The patrol is 3 Scout Drones.  If the group chooses to hide (the smart option), roll a Stealth check for the group (DC 12).  If necessary, someone might need to use an FP to succeed.  If they blow the Stealth check, they’ll have to spend the first rd of combat, turning on their mecka.  If the group chooses to fight, they may be in trouble right out of the gate and everybody may be using FP.  If they’re really having some bad luck, suddenly a rocket attack from behind them hits one of the Drones.  They will be stunned and attempt to find the attacker.  Next rd, they’re attacked from another flank.  Unable to find a target, they’ll retreat (for reinforcements).         

Either way, the group will then be hailed by an old man waving a rocket launcher.  “I figured you guys might be attracting some trouble!”  He’ll wave them over to a dilapidated shack overlooking the shelf mesa.


Scene 3: Geezer’s Shack
(No XP, but the group will be given some armaments.  I don’t know why I thought “Geezer” was a good name back in the 80’s.  We’re stuck with it.)


The old man introduces himself as “Geezer.”  He’s spirited old codger to put it mildly.  (Feel free to play up him as being crazy.)  The small, ramshackle wooden shack has weapons haphazardly piled in a corner.  He describes this as one of his “Observation posts.”  (He actually lives in a cave in the area with an arsenal.)  From this perspective, the group can get a good look at the Hive Lab sitting on the shelf mesa.  (Let them see the map.)

Geezer has had this complex under observation for about a month.  A small force of Hive showed up and took the squatters there into custody.  They then quickly converted the farm house.  “They been doin’ some weird sh*t in there.  Unnatural sh*t.  I’ve seen ‘em tossin’ bodies out like trash.”  Last night, he observed four captives being taken inside.

It gets weirder though.  “There were humans with ‘em.  Workin’ with ‘em.  Bastards!”  He’s seen two of them specifically: a guy in a lab coat and somebody else wearing shinny, weird armor.  The guy in the lab coat took off this morning with some Hive Drones.  He’s not sure whether the other one left or not.  Even more strange, the Hive there don’t patrol.  There are guards, but when a Hive patrol like the one the group just faced comes by, they hide. 
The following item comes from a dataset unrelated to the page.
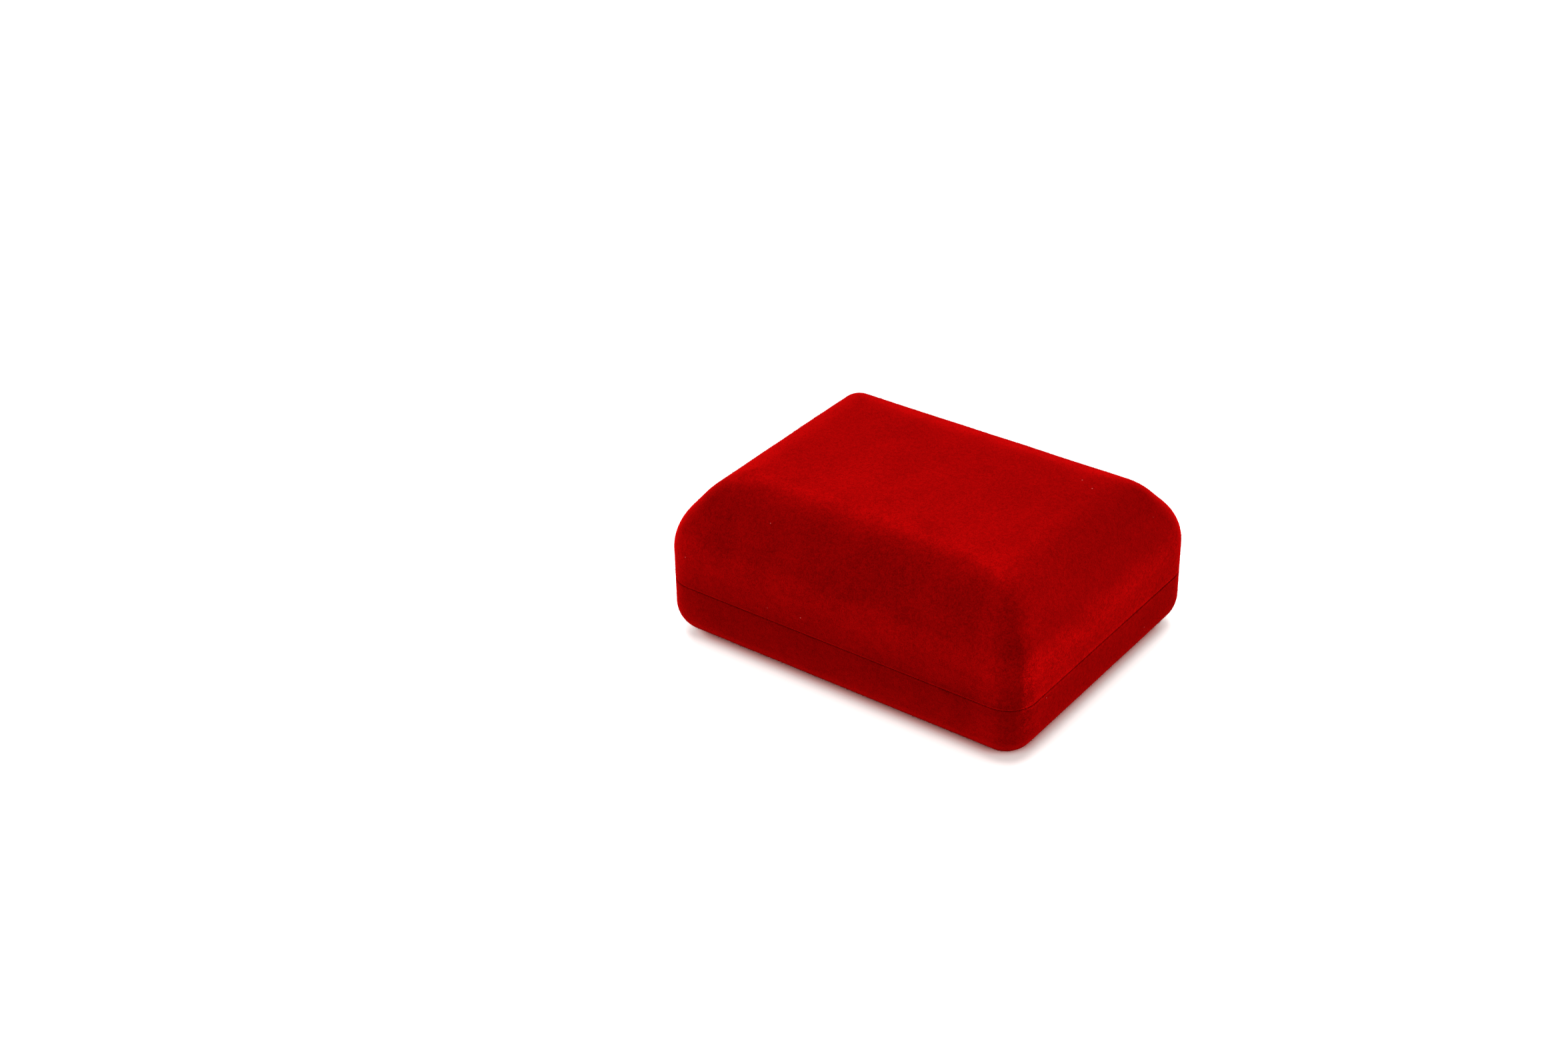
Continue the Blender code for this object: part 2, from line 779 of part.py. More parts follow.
def main():
    """Builds the box closed, each piece under the empty of the body that it moves with."""
    clear_scene()
    base = bpy.data.objects.new("base_body", None)
    lid = bpy.data.objects.new("lid_body", None)
    lid.location = (0, pin_y, pin_z)
    for body in (base, lid):
        bpy.context.scene.collection.objects.link(body)

    flock = material("red_flock", (0.40, 0.002, 0.002), 0.95)
    lining = material("red_velvet_lining", (0.30, 0.003, 0.006), 0.95)
    satin = material("ivory_satin", (0.83, 0.78, 0.68), 0.40)
    card = material("grey_card", (0.45, 0.43, 0.40), 0.90)
    foam = material("white_foam", (0.80, 0.79, 0.74), 0.95)
    steel = material("brassed_steel", (0.80, 0.62, 0.30), 0.30, 1.0)
    spring = material("bright_spring_steel", (0.70, 0.69, 0.67), 0.25, 1.0)

    cutters = hinge_cutters()
    base_shell(flock, base, cutters)
    base_collar_made = base_collar(lining, base)
    cut(base_collar_made, recess("base_collar_recess", 0, 0, box_height))
    insert_board(card, base)
    insert_foam(foam, base)
    insert_cover(lining, base)

    lid_shell(flock, lid, cutters)
    lid_skirt(satin, lid)
    lid_pad_board(card, lid)
    lid_pad_foam(foam, lid)
    lid_pad_cover(satin, lid)

    leaf("hinge_base_leaf", -1, steel, base)
    leaf("hinge_lid_leaf", 1, steel, lid)
    pin(spring, base)
    for name, x in zip(("left", "right"), clip_places()):
        clip(f"hinge_clip_{name}", x, spring, base)
    for index, (x, z) in enumerate(rivet_places(-1), start=1):
        rivet(f"base_rivet_{index}", x, z, steel, base)
    for index, (x, z) in enumerate(rivet_places(1), start=1):
        rivet(f"lid_rivet_{index}", x, z, steel, lid)


main()
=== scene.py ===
import logging
import math
import random
from dataclasses import dataclass
from enum import Enum
from typing import Any, Callable, Iterable, NamedTuple, Sequence

import bmesh
import bpy
from mathutils import Matrix, Vector, noise


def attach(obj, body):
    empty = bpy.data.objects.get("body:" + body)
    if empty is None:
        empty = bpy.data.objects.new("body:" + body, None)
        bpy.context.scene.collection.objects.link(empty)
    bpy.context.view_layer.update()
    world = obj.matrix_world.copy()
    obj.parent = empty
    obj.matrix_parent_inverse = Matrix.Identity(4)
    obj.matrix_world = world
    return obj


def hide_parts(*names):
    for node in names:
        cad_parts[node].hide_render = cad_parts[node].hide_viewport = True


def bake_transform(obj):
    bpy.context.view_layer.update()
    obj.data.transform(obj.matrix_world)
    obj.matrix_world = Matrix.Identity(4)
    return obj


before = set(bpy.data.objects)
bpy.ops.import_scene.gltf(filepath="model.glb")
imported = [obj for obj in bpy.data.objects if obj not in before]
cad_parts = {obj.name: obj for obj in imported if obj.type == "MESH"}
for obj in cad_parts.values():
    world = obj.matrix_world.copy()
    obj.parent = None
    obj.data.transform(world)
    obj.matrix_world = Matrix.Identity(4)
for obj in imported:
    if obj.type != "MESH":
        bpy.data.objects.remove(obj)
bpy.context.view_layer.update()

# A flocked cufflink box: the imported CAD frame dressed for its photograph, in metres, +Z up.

log = logging.getLogger("cufflink_box")

Colour = tuple[float, float, float]
Material = bpy.types.Material
Mesh = bmesh.types.BMesh
Object = bpy.types.Object
Path = list[tuple[float, ...]]
Point = Sequence[float]
Reach = tuple[float, float]
Tones = tuple[tuple[float, float], ...]


class Body(Enum):
    """The two bodies that the hinge joins."""

    BASE = "base"
    LID = "lid"


class Slot(Enum):
    """The record's material slots."""

    FLOCK = "red_flock"
    LINING = "red_velvet_lining"
    SATIN = "ivory_satin"
    CARD = "grey_card"
    FOAM = "white_foam"
    BRASS = "brassed_steel"
    SPRING = "bright_spring_steel"


class Boolean(Enum):
    """What a tool does to a piece."""

    CUT = "DIFFERENCE"
    JOIN = "UNION"


class Level(NamedTuple):
    """One level of a form: half its length, half its width, its corner radius and its height."""

    half_length: float
    half_width: float
    radius: float
    z: float


# Where most of a noise's values lie, how much of a run one corner may take, and how near points merge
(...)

In any case, the group can make some plans here.  (Every PC plan of assault: “Let’s charge uphill, guns blazing!”)  Given that the Hive can see the same in the light or the dark, there’s no reason to wait for sundown.  Geezer has seen a couple of Urban Regulators that hang out in the Well House.  There are some Regulators in the house.  There’s two Drones around somewhere, but he’s not sure where at the moment. 

The Delta is behind the Lab complex in a ravine.  That fighter tried to stop the Hive from taking the farm and was shot down.  Geezer watched the fight.  He was able to sneak into the ravine later.  The pilot and the Typhoon were gone, but the fighter landed there, so it’s probably okay, just mostly out of ammo.  There’s no way to move it without getting into a fight, though, and without missiles or guns it’s just going to be a target.         

Geezer supplies the group with some explosives to help.  (Gee, how unexpected that this guy likes to play with explosives.)  He gives them:

2 Cobalt mines (these mines can be set and remote detonated or set to go off if stepped on)
2 Cobalt grenades
4 Rocket launchers

How the group uses them is up to them.  (There’s no accounting for what kind of hair-brained schemes a bunch of Players will come up with.  They’ll probably blow themselves up.  Have replacement Characters ready.)  Geezer, himself, will be “supervising” the operation.  He’ll be observing the complex and giving the Characters a heads up on things moving around there.  Obviously, we want the Characters doing the action.  Also, this gives us an option to cheat later.  (Which is what I did both times I played out this scenario.  Actually, I had Geezer fake his own death before the attack.  Don’t do that.  After the Lab raid, the group will find 2 Rocket launchers, 1 Cobalt grenade, and 1 Cobalt mine in the shack if they go back and look.)